All-told, 62% of study interviewees said their organisation was underweight in the infrastructure investments they have made relative to their target asset allocation, as of the first quarter of this year. The figure stood at 52% for private equity.

According to the study, “sovereigns have consistently cited ‘sourcing deals’ as the primary challenge for private equity and infrastructure investment”. All told, 59% of sovereigns said deal sourcing was a problem for private equity and 55% said the same for infrastructure.

And Invesco said its research suggested that sovereigns took over two years from allocating assets to private equity to seeing them deployed, while it could take three-and-a-half years or more when it came to infrastructure.

Real estate marked the major exception to this perception. Just 38% of sovereigns said they were underweight in this category. “Sovereigns explained that real estate achieves the diversification benefits and absolute returns they desire with fewer execution challenges than private equity or infrastructure,” the report noted.

Most sovereigns were keen to diversify the real estate investments they made, too. Just over two-thirds (67%) of sovereigns in the survey said they were going to add global real estate into their portfolios, although almost as much (64%) also intend to increase home property investments too. Evidently, it’s a good time to be a property owner holding good assets.

Asset increase

Despite the increased emphasis on alternatives, the study noted that sovereigns appear quite philosophical about this fall in returns.

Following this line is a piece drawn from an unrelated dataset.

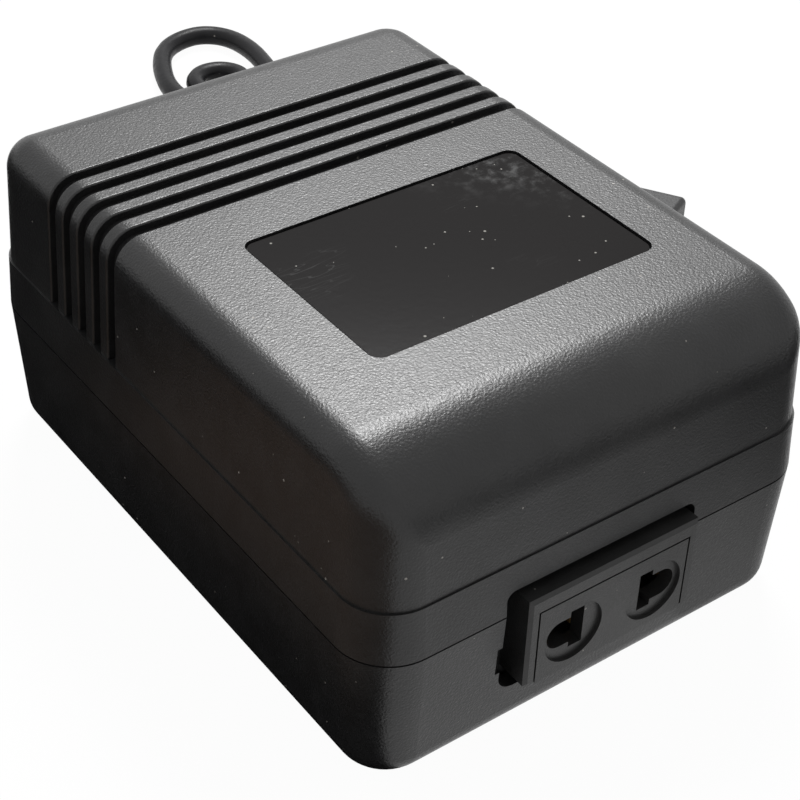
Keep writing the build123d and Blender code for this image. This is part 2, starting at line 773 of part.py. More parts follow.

The investors have on average increased their investment time horizons from 6.4 years in the last survey to 7.6 years. The rise in this period could be a tacit admission among sovereign investors that achieving their investment return objectives could take longer than initially thought. 

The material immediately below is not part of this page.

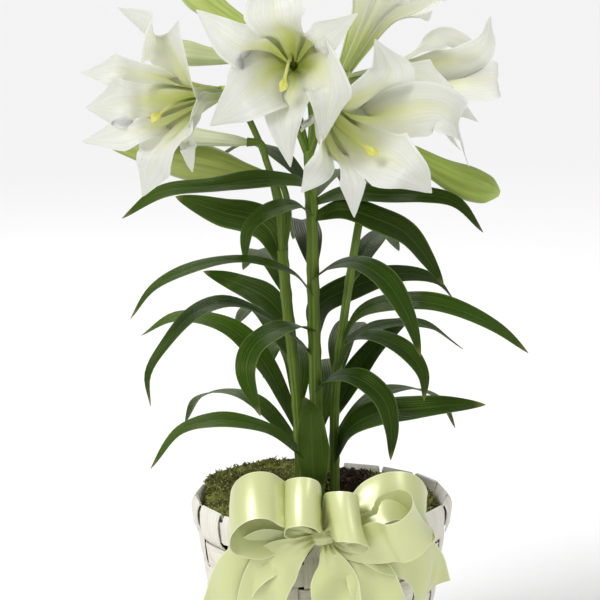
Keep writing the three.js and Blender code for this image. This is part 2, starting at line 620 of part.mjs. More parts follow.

They remain fairly confident investors, too. Invesco’s Sovereign Confidence Index, which is based on historic performance and aggregate capability (the latter being itself based on investment expertise, people and talent, governance and operations and use of third parties), revealed sovereign investor confidence had risen from 7.6 in 2015 to 7.8 out of a maximum 10.

The sovereigns' internally-managed investing strategies are also seeing some evolution. On average, 48% of the state-linked organisations felt they would increase their traditional actively-managed funds, while just 8% said they would raise passive strategies and 28% felt they would reduce such investments. Additionally, 29% said they would put more into factor-based strategies, which focus on a particular factor in an investment.

Geographically, developed markets remain popular destinations of capital, in large part because of returns. The sovereigns said they enjoyed stock market returns of 7.4% from developed nations between 2013 and 2016 on an annualised basis. Overall emerging market returns were far lower, although India saw a 3.8% rise and China’s stock return growth was 1.2%, despite a very volatile year. Brazil and Russia had big drops.

Another slight beneficiary were frontier markets, which have generally performed better than their larger emerging market brethren. Emerging Asian markets saw average sovereign asset allocations rise from 1.6% in 2014 to 2.3% last year, while investments into Africa rose to 0.9%.

The Invesco study was based upon interviews with chief investment officers or strategy unit executives at 77 leading global sovereign wealth funds, government pension funds and central banks.

This story has been edited to clarify some of the time periods around the quoted statistics.